Monday, May 25, 2026

No Country For Anyone

As one can clearly see:

Toronto Police have released an additional image of Esther in hopes it will help find the 14-year-old Jewish girl who has been missing since Friday, May 15. The latest release also adds that she was last seen on May 16 at 12:01 a.m., in the Bathurst Street and Hotspur Road area.

On the weekend, Michael Levitt, President-CEO of the Simon Wiesenthal Center Canada, shared an image of a torn poster on X and told whoever had done it to stop.

 

The lack of human decency at its worst.

 

 

From the Most "Transparent" Government in the Country's History

Proles have no right to know how their money is spent:

Cabinet will not disclose the budget for the June 8 swearing-in of the new Governor General. The ceremony is the first of its kind since Prime Minister Mark Carney promised to cut spending and “make tough choices.”

 

 

It's the Tumbler Ridge Effect

Did that go down the memory-hole already?:

 A recent survey has revealed that fewer Canadians support people being able to express their gender however they choose compared to eight years ago.

The findings, published in Statistics Canada’s Juristat , were based on self-reported data from the 2018 and 2025 Survey of Safety in Public and Private Spaces (SSPPS). The survey examined how attitudes toward gender-related issues have changed over time.

When it came to gender expression, women were more likely than men to agree with statements supporting people’s rights to gender expression.

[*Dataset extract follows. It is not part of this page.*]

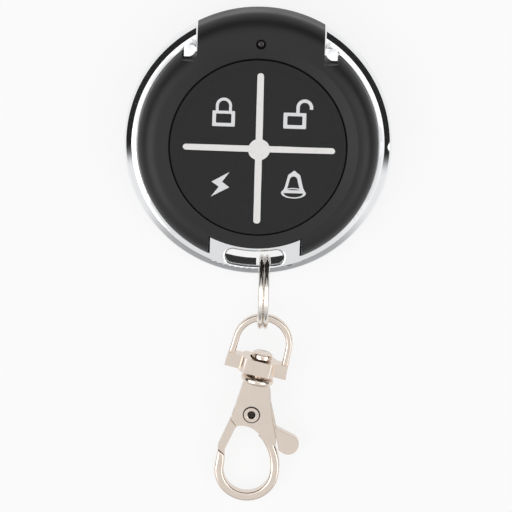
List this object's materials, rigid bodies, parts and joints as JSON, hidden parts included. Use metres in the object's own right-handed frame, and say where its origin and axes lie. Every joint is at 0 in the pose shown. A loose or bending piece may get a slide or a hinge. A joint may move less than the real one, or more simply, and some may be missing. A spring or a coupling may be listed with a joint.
{
  "type": "garage door remote",
  "caption": "Round four-button garage door remote with a bright metal frame, a lug with a split ring, and a swivelling trigger snap hook for a key ring or bag.",
  "frame": {"origin": "centre of the flat back face of the remote, under the centre of its round frame", "axes": "+Z out of the button face, +Y towards the indicator lamp and away from the split ring, +X to the right when the buttons are read"},
  "size_m": [0.0522, 0.0981, 0.0147],
  "materials": {
    "shell_black": "moulded black plastic, satin gloss",
    "frame_chrome": "bright chrome plating",
    "keypad_rubber": "matte black silicone rubber",
    "ring_steel": "polished nickel-plated spring steel",
    "clasp_nickel": "polished warm nickel plating",
    "spring_steel": "plain spring wire",
    "board_green": "green laminate",
    "lamp_case": "pale moulded lamp body",
    "lens_smoke": "dark tinted clear plastic",
    "chip_black": "matte moulding compound",
    "can_steel": "plain steel",
    "contact_steel": "nickel-plated strip",
    "screw_steel": "dark zinc-plated steel",
    "switch_case": "matte black plastic",
    "switch_button": "pale plastic"
  },
  "bodies": {
    "remote": {"front_shell": "shell_black", "rear_shell": "shell_black", "metal_ring": "frame_chrome", "keypad_mat": "keypad_rubber", "switch_lock": "switch_case", "switch_unlock": "switch_case", "switch_light": "switch_case", "switch_alarm": "switch_case", "circuit_board": "board_green", "lamp": "lamp_case", "lamp_lens": "lens_smoke", "encoder_chip": "chip_black", "resonator": "can_steel", "small_parts": "chip_black", "coin_cell": "can_steel", "contact_positive": "contact_steel", "contact_negative": "contact_steel", "case_screws": "screw_steel"},
    "key_lock": {"key_lock": "keypad_rubber", "plunger_lock": "switch_button"},
    "key_unlock": {"key_unlock": "keypad_rubber", "plunger_unlock": "switch_button"},
    "key_light": {"key_light": "keypad_rubber", "plunger_light": "switch_button"},
    "key_alarm": {"key_alarm": "keypad_rubber", "plunger_alarm": "switch_button"},
    "split_ring": {"split_ring": "ring_steel"},
    "eye": {"swivel_eye": "clasp_nickel"},
    "snap_hook": {"hook": "clasp_nickel", "swivel_pin": "clasp_nickel", "gate_rivet": "clasp_nickel", "gate_spring": "spring_steel"},
    "trigger": {"gate_lever": "clasp_nickel"}
  },
  "joints": [
    {"name": "press_lock", "type": "slide", "parent": "remote", "child": "key_lock", "axis": [0, 0, -1], "range_m": [0, 0.0005], "stiffness_N_per_m": 2000},
    {"name": "press_unlock", "type": "slide", "parent": "remote", "child": "key_unlock", "axis": [0, 0, -1], "range_m": [0, 0.0005], "stiffness_N_per_m": 2000},
    {"name": "press_light", "type": "slide", "parent": "remote", "child": "key_light", "axis": [0, 0, -1], "range_m": [0, 0.0005], "stiffness_N_per_m": 2000},
    {"name": "press_alarm", "type": "slide", "parent": "remote", "child": "key_alarm", "axis": [0, 0, -1], "range_m": [0, 0.0005], "stiffness_N_per_m": 2000},
    {"name": "ring_swing", "type": "hinge", "parent": "remote", "child": "split_ring", "pos_m": [0.002, -0.0254, 0.0067], "axis": [1, 0, 0], "range_deg": [-25, 45]},
    {"name": "eye_swing", "type": "hinge", "parent": "split_ring", "child": "eye", "pos_m": [0.002, -0.03461, 0.00659], "axis": [1, 0, 0], "range_deg": [-60, 60]},
    {"name": "hook_spin", "type": "hinge", "parent": "eye", "child": "snap_hook", "pos_m": [0.0026, -0.0399, 0.00587], "axis": [0.1753, 0.9744, 0.1409], "continuous": true},
    {"name": "trigger_pivot", "type": "hinge", "parent": "snap_hook", "child": "trigger", "pos_m": [0.0004, -0.05419, 0.00381], "axis": [-0.025, -0.1387, 0.99], "range_deg": [0, 25], "stiffness_Nm_per_rad": 0.02, "springref_deg": -17.19, "deforming": ["gate_spring"]}
  ]
}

In 2025, 77 per cent of women and 70 per cent of men agreed that people should be able to express their gender however they choose. Women were also more likely to say they would support a family member if they came out as transgender (77 per cent compared to 65 per cent).

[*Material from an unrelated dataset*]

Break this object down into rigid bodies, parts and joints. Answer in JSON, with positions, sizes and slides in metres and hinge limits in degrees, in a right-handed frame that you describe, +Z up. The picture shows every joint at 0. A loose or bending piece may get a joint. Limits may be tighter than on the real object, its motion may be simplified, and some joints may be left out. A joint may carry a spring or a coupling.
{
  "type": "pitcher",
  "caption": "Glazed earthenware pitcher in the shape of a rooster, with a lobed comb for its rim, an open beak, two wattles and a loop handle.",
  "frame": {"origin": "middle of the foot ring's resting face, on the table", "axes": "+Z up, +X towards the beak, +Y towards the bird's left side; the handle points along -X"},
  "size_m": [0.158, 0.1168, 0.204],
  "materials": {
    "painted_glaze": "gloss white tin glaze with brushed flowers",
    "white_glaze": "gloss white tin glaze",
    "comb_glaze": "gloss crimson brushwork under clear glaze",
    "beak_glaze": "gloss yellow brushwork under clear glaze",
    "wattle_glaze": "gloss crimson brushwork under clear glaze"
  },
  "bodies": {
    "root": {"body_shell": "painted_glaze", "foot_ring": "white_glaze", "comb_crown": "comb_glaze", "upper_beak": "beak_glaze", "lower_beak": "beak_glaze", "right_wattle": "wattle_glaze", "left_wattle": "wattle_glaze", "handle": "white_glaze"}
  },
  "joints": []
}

However, support for people’s right to express their gender however they choose has declined among both women and men since 2018.

The percentage of women who agreed that people should have this right decreased from 85 per cent to 77 per cent, while support among men dropped from 78 per cent to 70 per cent.

The StatCan survey doesn’t examine the potential causes behind the decline, but notes that the changes in attitude coincide with “a period of animated public discourse” surrounding the rights of transgender and non-binary people.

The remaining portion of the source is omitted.